- TASK GOAL -
Tally the lines holding the word "materials" and state the count by itself.

....................

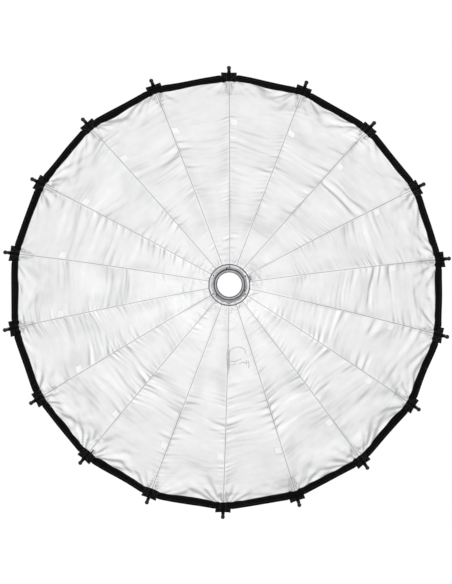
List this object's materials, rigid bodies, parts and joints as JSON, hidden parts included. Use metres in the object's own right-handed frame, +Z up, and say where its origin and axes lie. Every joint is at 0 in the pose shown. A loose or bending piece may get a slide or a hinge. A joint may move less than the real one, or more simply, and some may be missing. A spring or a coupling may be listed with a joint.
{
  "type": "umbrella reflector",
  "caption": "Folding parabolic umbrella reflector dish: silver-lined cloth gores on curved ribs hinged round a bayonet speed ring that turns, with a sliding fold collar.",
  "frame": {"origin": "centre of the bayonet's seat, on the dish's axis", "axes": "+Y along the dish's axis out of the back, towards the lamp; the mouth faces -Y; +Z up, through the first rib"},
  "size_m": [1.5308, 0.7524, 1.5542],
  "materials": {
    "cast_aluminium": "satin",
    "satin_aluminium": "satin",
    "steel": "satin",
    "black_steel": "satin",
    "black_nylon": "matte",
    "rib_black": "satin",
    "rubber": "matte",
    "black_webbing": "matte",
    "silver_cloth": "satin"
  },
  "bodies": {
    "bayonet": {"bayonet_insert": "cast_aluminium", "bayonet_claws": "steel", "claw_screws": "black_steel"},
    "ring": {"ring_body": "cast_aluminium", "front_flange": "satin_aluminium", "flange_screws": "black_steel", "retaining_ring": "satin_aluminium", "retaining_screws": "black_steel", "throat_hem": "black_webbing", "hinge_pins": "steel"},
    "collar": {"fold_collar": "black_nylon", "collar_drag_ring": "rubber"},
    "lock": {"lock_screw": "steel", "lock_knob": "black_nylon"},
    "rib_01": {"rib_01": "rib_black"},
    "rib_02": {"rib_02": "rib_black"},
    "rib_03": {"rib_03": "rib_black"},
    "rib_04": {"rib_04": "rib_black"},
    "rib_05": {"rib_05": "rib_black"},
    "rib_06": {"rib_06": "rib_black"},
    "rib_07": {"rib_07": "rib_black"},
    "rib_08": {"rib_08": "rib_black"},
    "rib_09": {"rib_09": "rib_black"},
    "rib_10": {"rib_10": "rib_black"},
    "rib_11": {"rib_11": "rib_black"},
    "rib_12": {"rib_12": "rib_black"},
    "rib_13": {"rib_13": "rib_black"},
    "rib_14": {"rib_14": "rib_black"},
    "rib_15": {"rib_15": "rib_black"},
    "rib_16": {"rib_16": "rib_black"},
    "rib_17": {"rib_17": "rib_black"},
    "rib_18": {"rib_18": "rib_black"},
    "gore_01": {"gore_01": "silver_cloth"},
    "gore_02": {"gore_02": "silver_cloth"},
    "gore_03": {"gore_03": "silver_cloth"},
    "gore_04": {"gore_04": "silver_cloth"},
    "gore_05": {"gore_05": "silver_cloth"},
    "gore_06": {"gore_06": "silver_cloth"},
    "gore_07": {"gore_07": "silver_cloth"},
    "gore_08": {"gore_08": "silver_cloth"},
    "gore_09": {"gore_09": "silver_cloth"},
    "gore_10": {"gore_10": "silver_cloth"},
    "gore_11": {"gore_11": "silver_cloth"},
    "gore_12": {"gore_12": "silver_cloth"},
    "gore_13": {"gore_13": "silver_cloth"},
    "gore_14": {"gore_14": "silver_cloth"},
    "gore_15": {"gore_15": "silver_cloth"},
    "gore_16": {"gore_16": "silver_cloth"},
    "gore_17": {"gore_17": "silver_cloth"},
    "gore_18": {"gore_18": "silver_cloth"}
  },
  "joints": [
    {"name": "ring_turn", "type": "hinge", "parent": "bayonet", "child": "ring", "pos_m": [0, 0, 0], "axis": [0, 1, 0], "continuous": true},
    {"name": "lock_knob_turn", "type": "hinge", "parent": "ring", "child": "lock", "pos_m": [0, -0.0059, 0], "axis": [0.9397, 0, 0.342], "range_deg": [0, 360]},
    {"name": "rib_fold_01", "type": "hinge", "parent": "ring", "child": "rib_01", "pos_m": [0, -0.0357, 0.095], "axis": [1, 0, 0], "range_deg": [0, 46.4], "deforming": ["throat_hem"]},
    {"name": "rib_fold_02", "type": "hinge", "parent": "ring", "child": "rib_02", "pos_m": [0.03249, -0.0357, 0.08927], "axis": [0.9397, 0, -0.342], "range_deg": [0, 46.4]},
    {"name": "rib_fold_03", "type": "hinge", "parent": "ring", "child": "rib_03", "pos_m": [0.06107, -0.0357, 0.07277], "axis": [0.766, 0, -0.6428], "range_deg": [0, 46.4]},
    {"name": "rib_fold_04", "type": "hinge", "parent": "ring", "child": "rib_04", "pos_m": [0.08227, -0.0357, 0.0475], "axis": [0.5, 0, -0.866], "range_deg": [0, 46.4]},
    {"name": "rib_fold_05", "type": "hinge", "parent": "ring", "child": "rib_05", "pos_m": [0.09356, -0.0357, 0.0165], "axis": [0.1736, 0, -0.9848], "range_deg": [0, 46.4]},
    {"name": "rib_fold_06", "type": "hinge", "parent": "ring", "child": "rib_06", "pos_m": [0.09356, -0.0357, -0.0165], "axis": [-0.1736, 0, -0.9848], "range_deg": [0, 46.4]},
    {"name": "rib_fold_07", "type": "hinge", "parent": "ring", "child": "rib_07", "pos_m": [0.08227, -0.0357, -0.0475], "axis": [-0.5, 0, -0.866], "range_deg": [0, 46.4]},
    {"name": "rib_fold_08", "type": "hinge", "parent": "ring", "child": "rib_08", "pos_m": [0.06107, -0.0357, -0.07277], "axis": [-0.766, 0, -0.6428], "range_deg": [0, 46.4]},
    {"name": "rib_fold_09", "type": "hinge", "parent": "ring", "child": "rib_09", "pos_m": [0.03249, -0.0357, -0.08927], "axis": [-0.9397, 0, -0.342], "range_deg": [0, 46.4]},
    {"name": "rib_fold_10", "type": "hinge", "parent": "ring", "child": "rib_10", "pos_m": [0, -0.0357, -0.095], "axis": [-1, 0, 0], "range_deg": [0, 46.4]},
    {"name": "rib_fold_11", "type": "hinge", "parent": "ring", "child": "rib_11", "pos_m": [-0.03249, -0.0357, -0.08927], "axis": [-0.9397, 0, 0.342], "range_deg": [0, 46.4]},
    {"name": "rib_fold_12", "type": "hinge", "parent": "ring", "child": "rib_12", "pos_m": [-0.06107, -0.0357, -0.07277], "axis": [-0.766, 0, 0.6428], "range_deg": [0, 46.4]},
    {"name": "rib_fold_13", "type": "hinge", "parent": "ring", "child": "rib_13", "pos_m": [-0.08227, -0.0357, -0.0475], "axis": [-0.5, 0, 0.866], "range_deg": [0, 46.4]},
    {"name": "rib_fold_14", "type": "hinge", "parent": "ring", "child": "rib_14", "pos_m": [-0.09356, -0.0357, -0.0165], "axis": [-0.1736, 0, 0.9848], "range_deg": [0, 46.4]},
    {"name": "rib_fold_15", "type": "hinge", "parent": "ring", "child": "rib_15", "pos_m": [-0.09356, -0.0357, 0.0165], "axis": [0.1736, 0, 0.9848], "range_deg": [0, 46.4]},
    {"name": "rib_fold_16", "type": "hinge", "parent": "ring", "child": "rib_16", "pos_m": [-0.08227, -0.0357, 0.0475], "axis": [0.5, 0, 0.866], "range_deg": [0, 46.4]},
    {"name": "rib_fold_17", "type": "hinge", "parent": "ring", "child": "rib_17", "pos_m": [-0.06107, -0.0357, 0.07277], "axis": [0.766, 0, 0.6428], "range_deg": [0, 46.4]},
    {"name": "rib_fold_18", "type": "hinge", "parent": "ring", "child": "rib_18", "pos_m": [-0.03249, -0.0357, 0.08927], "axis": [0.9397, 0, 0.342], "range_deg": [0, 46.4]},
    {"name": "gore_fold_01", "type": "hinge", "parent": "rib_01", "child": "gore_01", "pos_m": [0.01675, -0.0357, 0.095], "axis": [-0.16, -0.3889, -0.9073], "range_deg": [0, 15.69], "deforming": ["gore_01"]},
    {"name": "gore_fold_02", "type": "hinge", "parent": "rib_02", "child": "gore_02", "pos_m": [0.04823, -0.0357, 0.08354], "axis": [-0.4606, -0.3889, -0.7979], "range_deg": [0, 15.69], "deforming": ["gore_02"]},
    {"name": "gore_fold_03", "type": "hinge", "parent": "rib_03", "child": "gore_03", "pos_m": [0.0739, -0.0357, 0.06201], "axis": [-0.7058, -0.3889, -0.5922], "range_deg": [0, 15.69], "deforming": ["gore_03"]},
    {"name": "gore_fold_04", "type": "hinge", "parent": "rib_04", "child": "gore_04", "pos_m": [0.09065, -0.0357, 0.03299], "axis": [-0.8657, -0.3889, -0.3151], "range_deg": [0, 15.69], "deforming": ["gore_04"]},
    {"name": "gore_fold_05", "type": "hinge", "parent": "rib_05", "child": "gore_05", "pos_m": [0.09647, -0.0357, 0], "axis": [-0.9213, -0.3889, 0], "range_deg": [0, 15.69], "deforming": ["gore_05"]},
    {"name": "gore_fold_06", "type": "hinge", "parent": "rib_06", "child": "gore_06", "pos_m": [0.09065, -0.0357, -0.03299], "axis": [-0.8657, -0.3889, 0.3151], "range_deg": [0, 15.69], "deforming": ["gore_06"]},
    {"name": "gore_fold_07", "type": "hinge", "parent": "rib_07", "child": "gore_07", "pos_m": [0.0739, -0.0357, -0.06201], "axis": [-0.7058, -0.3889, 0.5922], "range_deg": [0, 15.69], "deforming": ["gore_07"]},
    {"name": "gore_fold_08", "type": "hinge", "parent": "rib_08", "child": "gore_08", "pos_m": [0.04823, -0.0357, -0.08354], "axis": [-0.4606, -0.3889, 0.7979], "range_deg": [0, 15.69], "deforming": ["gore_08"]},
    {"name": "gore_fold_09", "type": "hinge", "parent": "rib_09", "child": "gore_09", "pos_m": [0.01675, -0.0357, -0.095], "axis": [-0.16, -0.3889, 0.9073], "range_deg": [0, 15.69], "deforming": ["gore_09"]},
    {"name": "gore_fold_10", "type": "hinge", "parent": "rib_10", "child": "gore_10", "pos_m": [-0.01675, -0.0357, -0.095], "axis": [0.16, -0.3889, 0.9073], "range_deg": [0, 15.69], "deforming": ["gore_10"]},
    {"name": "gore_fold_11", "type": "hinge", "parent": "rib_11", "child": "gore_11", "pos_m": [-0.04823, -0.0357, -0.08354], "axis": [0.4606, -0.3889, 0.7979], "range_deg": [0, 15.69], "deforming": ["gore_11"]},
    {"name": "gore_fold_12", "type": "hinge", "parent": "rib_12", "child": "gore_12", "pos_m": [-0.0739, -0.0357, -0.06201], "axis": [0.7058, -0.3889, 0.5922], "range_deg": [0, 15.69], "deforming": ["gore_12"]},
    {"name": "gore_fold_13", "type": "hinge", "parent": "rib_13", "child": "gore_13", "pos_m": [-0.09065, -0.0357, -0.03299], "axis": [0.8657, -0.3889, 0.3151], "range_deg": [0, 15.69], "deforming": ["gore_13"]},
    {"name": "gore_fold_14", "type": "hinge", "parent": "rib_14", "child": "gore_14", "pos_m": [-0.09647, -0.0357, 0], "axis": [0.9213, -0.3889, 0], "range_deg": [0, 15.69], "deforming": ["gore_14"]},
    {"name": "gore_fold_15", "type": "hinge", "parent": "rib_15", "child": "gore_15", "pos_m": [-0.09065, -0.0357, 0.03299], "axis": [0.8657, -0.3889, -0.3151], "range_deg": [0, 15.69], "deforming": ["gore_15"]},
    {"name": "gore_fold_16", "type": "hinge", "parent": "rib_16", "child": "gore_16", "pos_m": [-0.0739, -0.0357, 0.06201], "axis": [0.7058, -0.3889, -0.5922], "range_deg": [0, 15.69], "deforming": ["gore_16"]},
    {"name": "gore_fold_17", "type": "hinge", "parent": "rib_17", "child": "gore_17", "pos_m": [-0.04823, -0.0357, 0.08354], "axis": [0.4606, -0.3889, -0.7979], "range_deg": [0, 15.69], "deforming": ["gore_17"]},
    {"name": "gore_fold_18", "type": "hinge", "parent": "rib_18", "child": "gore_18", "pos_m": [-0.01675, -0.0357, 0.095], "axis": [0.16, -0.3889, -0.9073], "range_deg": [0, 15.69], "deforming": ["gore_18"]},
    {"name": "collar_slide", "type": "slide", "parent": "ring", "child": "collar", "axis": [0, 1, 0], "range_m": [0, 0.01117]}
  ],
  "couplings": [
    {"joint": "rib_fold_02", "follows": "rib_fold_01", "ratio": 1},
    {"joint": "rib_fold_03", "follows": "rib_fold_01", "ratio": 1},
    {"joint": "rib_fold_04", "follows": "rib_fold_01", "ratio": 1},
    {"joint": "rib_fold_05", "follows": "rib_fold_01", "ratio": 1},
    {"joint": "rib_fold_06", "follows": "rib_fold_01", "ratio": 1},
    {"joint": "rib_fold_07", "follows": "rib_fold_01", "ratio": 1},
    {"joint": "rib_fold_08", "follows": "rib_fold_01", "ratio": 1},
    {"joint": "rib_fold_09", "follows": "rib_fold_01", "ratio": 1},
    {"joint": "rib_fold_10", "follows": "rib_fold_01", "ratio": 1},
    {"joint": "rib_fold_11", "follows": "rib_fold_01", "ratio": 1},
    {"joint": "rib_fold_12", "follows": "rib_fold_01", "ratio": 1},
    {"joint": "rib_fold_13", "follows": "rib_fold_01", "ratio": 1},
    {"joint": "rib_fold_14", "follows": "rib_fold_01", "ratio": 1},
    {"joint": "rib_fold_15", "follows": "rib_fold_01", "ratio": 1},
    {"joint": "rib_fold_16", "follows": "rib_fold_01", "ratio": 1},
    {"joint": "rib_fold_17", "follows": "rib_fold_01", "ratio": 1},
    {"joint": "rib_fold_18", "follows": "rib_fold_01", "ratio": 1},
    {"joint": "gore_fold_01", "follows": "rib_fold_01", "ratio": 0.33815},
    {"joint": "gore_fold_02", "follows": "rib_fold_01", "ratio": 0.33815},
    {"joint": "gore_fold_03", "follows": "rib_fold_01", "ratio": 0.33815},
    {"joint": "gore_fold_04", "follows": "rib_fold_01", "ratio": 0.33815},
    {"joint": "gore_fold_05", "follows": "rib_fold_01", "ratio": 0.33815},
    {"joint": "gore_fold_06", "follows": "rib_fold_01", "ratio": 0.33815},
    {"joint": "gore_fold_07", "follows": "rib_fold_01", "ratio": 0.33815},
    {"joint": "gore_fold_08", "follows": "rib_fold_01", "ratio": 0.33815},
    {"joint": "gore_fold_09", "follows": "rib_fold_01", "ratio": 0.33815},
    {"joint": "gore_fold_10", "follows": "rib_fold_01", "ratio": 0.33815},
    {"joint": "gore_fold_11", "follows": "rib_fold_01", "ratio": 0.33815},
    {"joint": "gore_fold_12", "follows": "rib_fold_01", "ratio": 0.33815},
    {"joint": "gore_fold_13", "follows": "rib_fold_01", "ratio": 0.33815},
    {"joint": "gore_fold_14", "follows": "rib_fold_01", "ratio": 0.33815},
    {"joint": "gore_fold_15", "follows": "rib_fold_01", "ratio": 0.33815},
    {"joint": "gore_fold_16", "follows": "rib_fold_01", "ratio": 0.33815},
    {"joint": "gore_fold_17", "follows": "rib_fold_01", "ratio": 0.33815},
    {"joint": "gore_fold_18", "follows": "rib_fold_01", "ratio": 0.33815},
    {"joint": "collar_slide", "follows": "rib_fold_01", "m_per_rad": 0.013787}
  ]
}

....................

- WRITTEN SOLUTION -
2